- INPUT RECORDS
▬▬▬▬▬▬

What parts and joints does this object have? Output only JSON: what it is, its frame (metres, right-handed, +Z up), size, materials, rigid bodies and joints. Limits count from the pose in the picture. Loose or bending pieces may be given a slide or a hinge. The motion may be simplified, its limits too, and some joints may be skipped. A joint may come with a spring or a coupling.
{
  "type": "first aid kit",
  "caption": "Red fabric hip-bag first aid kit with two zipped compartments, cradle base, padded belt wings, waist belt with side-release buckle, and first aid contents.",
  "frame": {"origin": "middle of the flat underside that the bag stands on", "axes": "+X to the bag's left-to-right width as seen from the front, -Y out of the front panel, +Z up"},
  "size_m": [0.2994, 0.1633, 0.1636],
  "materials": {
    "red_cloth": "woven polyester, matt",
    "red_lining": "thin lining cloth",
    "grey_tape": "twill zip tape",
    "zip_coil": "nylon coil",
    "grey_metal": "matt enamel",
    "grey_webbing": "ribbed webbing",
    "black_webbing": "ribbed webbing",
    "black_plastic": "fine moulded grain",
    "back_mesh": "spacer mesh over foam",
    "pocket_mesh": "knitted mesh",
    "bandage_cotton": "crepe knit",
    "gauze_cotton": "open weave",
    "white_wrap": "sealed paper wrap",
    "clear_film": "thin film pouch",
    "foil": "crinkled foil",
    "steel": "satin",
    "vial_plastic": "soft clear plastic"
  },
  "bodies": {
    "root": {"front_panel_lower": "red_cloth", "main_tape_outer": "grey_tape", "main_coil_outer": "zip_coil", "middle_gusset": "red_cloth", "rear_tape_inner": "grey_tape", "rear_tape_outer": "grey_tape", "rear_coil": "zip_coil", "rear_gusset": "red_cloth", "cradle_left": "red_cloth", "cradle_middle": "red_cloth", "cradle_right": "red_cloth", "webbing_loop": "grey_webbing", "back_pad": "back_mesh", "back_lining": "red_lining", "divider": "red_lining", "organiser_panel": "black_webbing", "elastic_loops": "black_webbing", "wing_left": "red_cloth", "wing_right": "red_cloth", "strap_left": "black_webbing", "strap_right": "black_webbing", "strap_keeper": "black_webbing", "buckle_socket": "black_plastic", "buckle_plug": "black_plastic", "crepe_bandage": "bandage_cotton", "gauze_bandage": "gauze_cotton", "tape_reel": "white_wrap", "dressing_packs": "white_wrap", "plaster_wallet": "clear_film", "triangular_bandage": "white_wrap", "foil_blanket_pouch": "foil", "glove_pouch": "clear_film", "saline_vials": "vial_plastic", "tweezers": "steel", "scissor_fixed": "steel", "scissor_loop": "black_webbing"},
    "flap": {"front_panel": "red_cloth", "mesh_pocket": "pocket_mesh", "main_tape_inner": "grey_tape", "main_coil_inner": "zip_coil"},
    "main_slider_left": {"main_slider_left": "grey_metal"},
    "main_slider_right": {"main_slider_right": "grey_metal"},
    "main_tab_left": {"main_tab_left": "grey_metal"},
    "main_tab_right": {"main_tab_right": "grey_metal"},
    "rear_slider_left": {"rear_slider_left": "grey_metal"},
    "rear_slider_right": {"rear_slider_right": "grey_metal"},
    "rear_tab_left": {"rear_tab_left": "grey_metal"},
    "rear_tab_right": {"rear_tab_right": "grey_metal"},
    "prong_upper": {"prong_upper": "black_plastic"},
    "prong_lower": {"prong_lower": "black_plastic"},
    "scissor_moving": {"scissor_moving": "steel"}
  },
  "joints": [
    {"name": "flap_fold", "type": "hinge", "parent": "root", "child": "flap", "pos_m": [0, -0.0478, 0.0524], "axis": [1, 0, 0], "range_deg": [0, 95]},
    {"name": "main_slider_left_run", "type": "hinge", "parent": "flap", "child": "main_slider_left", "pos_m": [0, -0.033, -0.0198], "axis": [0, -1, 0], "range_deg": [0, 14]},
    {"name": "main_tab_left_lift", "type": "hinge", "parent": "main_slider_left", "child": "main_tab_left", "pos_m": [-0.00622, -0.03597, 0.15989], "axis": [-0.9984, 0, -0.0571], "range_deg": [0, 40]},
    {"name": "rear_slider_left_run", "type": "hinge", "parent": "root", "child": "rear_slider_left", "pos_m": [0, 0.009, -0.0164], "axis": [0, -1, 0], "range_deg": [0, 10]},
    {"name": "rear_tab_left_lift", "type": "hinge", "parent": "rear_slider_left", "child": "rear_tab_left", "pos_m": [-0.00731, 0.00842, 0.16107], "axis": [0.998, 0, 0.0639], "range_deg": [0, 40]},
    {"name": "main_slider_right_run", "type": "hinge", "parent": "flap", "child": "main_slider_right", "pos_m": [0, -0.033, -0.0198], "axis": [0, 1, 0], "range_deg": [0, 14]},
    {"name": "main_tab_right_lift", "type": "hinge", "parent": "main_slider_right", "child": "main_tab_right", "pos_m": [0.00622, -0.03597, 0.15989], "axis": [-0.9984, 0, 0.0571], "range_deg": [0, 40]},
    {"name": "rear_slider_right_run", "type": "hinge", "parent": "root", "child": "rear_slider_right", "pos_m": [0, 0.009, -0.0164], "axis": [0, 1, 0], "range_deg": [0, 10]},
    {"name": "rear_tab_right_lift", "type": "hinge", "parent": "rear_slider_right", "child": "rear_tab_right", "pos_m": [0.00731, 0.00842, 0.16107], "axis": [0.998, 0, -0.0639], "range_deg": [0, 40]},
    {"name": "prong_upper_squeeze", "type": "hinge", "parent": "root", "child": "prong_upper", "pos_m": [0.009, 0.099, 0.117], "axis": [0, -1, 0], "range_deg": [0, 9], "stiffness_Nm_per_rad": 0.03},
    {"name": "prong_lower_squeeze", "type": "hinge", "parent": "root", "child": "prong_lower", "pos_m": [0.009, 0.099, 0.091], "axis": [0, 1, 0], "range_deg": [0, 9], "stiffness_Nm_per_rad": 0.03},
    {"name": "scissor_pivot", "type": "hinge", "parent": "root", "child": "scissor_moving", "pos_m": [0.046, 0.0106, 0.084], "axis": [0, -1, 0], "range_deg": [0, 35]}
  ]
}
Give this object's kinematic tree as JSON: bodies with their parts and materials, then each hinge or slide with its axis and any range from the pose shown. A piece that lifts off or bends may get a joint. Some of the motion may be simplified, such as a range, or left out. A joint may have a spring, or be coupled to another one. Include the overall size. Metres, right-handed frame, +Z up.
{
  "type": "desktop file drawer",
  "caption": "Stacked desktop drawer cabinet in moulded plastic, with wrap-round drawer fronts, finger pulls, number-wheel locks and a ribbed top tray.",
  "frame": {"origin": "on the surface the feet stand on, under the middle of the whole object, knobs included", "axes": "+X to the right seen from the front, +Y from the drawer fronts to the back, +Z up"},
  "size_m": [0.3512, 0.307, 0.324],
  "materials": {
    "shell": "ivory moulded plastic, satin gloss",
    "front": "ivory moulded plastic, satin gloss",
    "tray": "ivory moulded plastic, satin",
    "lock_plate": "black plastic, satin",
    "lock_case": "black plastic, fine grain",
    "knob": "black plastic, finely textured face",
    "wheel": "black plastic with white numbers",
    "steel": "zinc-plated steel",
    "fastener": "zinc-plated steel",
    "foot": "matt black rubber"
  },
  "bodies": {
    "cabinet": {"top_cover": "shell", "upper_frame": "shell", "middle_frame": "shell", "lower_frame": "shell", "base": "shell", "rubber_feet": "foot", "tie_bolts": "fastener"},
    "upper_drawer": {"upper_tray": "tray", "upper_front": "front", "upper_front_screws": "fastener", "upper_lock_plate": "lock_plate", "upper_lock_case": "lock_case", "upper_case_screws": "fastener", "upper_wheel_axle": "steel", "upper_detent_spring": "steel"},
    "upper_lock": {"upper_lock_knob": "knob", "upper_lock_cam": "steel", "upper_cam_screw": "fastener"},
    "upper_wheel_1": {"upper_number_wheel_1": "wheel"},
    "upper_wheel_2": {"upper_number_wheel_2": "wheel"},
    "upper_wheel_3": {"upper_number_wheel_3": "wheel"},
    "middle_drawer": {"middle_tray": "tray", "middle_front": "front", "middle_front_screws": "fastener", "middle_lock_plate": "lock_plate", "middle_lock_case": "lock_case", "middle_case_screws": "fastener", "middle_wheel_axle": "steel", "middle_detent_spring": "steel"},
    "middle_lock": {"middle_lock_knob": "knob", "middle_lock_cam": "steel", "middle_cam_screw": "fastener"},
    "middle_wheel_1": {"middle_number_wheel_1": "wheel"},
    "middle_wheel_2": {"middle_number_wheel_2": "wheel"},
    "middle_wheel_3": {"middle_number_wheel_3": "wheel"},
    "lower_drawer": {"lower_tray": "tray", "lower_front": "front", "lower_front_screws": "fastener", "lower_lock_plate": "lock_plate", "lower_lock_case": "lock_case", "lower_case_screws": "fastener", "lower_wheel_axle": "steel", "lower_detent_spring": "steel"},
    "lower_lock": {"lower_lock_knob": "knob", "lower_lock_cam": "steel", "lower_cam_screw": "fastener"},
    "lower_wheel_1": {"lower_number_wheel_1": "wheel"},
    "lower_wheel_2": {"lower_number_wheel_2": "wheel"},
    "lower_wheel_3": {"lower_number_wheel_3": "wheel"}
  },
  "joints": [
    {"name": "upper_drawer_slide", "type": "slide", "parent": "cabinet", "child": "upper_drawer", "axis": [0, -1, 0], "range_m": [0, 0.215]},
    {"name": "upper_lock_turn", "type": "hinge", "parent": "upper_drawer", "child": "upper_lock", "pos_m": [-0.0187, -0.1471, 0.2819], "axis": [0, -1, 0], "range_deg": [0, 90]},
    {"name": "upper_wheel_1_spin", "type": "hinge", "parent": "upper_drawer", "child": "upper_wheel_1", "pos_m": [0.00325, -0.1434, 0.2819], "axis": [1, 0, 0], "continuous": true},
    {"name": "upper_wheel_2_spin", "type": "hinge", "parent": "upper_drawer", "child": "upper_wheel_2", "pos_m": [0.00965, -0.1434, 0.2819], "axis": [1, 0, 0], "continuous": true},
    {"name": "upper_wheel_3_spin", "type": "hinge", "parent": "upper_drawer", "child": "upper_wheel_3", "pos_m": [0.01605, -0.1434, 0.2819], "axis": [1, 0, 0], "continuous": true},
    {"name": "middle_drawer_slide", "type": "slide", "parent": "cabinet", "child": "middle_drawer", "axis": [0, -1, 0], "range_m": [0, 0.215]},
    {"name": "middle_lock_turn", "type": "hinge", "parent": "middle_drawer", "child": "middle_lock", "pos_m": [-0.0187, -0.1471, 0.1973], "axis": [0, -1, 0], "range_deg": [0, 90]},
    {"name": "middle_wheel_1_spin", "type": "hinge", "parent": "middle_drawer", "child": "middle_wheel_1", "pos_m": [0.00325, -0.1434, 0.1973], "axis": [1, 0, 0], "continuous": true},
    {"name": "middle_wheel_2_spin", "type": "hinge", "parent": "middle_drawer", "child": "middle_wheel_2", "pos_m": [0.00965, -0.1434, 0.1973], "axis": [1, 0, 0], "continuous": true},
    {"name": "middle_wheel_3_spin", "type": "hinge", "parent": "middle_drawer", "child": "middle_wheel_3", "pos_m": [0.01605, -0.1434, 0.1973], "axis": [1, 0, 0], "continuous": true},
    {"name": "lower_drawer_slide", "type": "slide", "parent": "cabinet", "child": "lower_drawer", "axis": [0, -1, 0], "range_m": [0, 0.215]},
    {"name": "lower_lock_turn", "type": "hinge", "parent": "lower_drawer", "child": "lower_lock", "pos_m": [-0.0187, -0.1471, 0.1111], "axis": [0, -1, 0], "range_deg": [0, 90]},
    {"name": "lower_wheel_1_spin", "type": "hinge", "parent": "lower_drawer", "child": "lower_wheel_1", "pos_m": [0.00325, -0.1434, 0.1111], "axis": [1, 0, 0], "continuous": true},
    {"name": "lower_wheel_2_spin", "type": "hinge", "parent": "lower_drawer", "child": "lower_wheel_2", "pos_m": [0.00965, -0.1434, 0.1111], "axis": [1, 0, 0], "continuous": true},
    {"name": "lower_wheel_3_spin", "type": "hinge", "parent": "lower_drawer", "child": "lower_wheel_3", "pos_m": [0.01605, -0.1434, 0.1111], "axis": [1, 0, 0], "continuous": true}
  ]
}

▬▬▬▬▬▬

In the entries above, find lines with "this" and copy each.

- SOLVED EXERCISE
What parts and joints does this object have? Output only JSON: what it is, its frame (metres, right-handed, +Z up), size, materials, rigid bodies and joints. Limits count from the pose in the picture. Loose or bending pieces may be given a slide or a hinge. The motion may be simplified, its limits too, and some joints may be skipped. A joint may come with a spring or a coupling.
Give this object's kinematic tree as JSON: bodies with their parts and materials, then each hinge or slide with its axis and any range from the pose shown. A piece that lifts off or bends may get a joint. Some of the motion may be simplified, such as a range, or left out. A joint may have a spring, or be coupled to another one. Include the overall size. Metres, right-handed frame, +Z up.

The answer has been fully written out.